#### COLLECTED DATA

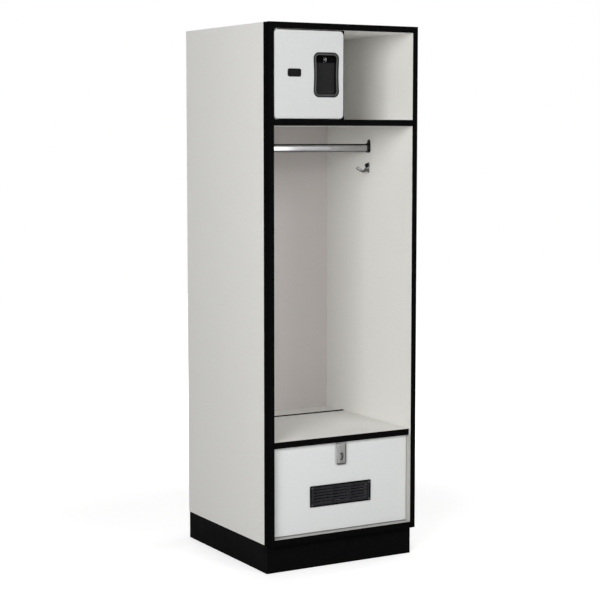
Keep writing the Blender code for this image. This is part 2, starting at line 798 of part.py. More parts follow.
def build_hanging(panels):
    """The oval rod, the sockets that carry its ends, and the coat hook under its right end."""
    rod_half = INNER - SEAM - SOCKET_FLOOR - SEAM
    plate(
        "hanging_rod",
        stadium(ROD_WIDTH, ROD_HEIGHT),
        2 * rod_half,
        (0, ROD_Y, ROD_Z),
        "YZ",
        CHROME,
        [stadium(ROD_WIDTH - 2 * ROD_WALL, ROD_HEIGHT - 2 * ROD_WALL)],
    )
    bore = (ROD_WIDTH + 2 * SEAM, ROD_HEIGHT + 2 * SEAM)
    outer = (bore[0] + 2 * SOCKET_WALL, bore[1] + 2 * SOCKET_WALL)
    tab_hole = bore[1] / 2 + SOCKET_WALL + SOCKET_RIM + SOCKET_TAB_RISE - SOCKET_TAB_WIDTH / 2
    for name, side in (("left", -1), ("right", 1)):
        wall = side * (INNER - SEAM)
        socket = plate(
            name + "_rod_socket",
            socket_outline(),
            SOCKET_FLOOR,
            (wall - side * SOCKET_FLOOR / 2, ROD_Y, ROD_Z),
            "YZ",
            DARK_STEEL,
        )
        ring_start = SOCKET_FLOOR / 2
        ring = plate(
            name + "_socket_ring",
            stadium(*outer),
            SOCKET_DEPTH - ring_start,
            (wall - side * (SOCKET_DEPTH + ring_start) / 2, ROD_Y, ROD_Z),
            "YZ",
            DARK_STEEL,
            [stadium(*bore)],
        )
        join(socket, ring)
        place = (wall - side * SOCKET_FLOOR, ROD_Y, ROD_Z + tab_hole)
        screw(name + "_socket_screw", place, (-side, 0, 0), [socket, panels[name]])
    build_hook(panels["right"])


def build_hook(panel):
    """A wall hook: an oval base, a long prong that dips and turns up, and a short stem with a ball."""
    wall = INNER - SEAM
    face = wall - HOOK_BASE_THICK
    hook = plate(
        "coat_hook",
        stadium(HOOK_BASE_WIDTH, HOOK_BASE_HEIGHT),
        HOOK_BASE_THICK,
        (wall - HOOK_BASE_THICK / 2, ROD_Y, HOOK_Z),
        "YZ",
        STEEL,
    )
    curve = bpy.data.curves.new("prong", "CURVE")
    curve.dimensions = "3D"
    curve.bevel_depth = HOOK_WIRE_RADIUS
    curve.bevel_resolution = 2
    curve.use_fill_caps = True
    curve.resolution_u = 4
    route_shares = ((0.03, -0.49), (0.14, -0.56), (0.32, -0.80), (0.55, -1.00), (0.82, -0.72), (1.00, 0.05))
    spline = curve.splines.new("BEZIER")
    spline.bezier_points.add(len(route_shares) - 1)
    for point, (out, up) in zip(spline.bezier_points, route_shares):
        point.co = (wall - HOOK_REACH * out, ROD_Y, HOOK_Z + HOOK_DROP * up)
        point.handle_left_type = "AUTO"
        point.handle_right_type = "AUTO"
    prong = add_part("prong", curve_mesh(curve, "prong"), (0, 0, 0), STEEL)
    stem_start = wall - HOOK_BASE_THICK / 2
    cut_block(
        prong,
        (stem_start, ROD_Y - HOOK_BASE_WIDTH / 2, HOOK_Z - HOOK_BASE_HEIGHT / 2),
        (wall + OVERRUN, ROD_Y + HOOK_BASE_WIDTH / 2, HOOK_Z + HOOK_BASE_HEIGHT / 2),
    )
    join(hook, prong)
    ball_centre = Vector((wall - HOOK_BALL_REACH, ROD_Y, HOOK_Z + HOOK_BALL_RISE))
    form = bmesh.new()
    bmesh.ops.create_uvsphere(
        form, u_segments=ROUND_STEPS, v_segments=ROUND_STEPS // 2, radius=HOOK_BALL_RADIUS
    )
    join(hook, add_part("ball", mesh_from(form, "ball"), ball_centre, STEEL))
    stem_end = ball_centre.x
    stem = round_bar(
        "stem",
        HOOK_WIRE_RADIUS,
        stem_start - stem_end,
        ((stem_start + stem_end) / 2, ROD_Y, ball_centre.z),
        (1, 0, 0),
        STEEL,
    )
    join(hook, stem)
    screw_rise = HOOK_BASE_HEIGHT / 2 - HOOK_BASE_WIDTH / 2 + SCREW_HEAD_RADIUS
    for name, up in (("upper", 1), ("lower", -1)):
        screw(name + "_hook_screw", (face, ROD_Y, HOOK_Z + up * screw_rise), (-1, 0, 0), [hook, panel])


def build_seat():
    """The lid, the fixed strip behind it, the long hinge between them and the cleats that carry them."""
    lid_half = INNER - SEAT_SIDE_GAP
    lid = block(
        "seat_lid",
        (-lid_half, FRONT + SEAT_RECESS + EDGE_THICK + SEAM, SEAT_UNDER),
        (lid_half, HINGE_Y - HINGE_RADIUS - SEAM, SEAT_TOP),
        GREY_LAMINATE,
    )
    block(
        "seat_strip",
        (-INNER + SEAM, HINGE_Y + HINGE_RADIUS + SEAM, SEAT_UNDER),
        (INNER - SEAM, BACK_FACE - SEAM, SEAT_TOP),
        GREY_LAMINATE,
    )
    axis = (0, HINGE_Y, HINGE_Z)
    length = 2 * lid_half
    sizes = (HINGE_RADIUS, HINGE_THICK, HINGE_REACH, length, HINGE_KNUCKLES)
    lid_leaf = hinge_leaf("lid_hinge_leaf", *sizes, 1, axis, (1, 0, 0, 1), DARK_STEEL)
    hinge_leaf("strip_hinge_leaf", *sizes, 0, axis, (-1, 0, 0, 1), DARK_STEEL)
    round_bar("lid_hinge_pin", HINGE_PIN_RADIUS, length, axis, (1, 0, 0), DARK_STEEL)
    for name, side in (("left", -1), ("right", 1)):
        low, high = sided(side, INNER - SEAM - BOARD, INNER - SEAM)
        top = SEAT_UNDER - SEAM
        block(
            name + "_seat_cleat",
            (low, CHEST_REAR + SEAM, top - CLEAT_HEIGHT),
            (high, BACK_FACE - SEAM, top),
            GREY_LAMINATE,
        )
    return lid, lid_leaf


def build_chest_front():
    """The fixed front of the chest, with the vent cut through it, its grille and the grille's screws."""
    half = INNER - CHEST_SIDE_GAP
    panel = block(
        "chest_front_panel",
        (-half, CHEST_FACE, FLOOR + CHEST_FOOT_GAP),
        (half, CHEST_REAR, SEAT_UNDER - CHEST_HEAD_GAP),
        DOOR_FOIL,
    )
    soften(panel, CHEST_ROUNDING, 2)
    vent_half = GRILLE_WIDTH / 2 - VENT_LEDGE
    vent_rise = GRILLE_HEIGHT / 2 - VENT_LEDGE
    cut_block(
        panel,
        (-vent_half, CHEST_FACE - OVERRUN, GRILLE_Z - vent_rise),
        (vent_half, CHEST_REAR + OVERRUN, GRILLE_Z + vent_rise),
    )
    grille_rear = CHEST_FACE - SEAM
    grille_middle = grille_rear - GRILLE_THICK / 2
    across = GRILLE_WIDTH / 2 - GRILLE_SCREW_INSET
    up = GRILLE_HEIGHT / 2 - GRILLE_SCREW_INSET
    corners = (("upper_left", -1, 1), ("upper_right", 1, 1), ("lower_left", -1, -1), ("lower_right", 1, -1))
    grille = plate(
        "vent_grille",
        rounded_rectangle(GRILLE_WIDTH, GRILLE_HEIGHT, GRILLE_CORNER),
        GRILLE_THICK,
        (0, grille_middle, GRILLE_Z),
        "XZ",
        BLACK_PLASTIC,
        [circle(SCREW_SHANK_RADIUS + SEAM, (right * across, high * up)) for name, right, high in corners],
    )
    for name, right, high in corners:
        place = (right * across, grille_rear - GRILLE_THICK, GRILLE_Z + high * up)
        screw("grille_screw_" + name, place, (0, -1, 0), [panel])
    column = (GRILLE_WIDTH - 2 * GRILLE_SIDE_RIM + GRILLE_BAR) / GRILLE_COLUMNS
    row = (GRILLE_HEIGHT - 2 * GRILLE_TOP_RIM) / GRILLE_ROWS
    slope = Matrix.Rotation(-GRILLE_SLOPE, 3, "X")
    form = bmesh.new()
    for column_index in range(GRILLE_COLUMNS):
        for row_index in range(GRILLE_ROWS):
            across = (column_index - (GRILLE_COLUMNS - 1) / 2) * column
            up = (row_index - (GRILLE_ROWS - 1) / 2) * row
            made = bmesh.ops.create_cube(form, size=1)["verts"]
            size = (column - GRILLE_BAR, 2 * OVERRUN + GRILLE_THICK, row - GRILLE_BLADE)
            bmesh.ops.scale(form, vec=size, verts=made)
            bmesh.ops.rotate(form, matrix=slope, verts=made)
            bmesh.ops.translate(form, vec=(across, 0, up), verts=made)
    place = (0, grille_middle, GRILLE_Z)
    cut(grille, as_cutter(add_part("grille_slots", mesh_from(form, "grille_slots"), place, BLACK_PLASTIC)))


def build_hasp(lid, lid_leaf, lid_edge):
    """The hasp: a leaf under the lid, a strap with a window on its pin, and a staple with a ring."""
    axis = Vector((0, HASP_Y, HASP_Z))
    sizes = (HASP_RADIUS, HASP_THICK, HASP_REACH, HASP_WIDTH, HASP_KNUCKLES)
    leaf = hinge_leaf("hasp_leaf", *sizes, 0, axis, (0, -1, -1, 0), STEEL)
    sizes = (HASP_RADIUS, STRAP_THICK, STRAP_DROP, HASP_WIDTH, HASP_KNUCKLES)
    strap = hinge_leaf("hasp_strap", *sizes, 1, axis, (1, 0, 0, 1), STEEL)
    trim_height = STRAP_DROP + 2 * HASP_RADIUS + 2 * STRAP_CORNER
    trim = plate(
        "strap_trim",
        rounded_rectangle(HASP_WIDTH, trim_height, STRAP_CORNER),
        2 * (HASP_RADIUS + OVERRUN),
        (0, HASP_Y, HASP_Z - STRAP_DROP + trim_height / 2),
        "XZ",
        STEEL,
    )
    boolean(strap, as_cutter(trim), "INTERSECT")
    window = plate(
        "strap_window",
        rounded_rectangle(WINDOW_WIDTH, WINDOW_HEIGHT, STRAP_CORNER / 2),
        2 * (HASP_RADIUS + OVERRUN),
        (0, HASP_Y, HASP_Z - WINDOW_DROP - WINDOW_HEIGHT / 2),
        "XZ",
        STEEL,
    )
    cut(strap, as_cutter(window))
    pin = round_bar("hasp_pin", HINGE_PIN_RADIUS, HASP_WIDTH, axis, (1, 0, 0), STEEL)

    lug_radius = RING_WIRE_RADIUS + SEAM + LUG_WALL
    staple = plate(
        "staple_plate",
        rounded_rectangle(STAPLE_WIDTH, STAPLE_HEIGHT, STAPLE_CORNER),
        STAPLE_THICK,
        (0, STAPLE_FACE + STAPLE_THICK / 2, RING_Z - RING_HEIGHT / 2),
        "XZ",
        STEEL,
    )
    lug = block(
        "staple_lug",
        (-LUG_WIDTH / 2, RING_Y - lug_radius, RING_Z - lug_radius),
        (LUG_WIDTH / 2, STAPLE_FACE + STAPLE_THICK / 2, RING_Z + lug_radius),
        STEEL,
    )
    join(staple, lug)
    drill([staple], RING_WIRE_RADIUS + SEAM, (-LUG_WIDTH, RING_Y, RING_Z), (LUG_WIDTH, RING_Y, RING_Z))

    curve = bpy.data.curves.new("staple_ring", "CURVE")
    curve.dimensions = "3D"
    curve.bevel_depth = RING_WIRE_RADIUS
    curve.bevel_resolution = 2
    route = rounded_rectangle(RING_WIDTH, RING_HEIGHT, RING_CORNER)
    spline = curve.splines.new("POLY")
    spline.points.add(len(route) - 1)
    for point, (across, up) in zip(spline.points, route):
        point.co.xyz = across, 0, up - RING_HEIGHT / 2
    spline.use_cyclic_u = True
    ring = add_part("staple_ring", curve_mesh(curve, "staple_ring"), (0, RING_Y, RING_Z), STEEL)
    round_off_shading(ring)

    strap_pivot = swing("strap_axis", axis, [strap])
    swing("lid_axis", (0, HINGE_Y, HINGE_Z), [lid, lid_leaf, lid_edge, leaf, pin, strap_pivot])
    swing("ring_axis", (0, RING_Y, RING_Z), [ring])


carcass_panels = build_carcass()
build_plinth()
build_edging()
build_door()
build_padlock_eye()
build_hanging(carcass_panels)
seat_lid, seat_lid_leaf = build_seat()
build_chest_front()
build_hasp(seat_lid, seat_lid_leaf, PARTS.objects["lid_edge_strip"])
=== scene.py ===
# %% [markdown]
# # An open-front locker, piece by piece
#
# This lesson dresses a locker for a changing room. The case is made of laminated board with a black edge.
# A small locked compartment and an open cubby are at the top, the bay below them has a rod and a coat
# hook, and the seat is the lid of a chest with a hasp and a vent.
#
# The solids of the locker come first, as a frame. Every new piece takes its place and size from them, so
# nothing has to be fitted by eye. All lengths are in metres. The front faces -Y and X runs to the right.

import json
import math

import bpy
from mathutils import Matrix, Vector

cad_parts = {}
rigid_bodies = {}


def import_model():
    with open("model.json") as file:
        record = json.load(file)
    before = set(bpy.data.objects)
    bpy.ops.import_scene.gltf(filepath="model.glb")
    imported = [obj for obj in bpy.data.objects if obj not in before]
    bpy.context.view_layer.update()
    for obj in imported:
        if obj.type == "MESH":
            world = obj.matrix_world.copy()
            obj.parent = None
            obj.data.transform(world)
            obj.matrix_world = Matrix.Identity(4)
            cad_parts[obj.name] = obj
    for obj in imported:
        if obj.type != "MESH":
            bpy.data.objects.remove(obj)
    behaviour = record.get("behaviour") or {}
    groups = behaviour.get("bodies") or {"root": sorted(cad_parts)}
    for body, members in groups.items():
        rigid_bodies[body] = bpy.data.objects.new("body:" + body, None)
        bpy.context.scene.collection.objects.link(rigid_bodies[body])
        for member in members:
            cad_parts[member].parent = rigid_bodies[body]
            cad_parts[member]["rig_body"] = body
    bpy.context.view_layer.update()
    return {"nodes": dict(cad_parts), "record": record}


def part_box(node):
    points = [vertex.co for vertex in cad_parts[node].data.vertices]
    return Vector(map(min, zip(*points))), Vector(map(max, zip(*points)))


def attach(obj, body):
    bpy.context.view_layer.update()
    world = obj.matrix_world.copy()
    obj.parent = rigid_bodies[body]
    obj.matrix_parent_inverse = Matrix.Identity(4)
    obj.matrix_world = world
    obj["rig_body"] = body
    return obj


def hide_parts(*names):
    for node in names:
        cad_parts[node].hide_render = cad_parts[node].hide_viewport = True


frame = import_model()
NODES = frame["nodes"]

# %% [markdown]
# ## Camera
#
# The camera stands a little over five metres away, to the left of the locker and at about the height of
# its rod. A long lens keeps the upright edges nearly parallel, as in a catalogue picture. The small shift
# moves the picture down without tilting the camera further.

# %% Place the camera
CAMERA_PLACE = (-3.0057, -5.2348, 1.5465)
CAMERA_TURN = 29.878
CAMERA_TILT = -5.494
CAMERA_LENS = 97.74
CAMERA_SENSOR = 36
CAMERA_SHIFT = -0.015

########

▶ **BRIEF**
As listed above, the lines from the line with "carcass_panels = build_carcass()" to the line with "record = json.load(file)" are to be echoed exactly, with both ends included and nothing added.

▶ **FULL OUTPUT**
carcass_panels = build_carcass()
build_plinth()
build_edging()
build_door()
build_padlock_eye()
build_hanging(carcass_panels)
seat_lid, seat_lid_leaf = build_seat()
build_chest_front()
build_hasp(seat_lid, seat_lid_leaf, PARTS.objects["lid_edge_strip"])
=== scene.py ===
# %% [markdown]
# # An open-front locker, piece by piece
#
# This lesson dresses a locker for a changing room. The case is made of laminated board with a black edge.
# A small locked compartment and an open cubby are at the top, the bay below them has a rod and a coat
# hook, and the seat is the lid of a chest with a hasp and a vent.
#
# The solids of the locker come first, as a frame. Every new piece takes its place and size from them, so
# nothing has to be fitted by eye. All lengths are in metres. The front faces -Y and X runs to the right.

import json
import math

import bpy
from mathutils import Matrix, Vector

cad_parts = {}
rigid_bodies = {}


def import_model():
    with open("model.json") as file:
        record = json.load(file)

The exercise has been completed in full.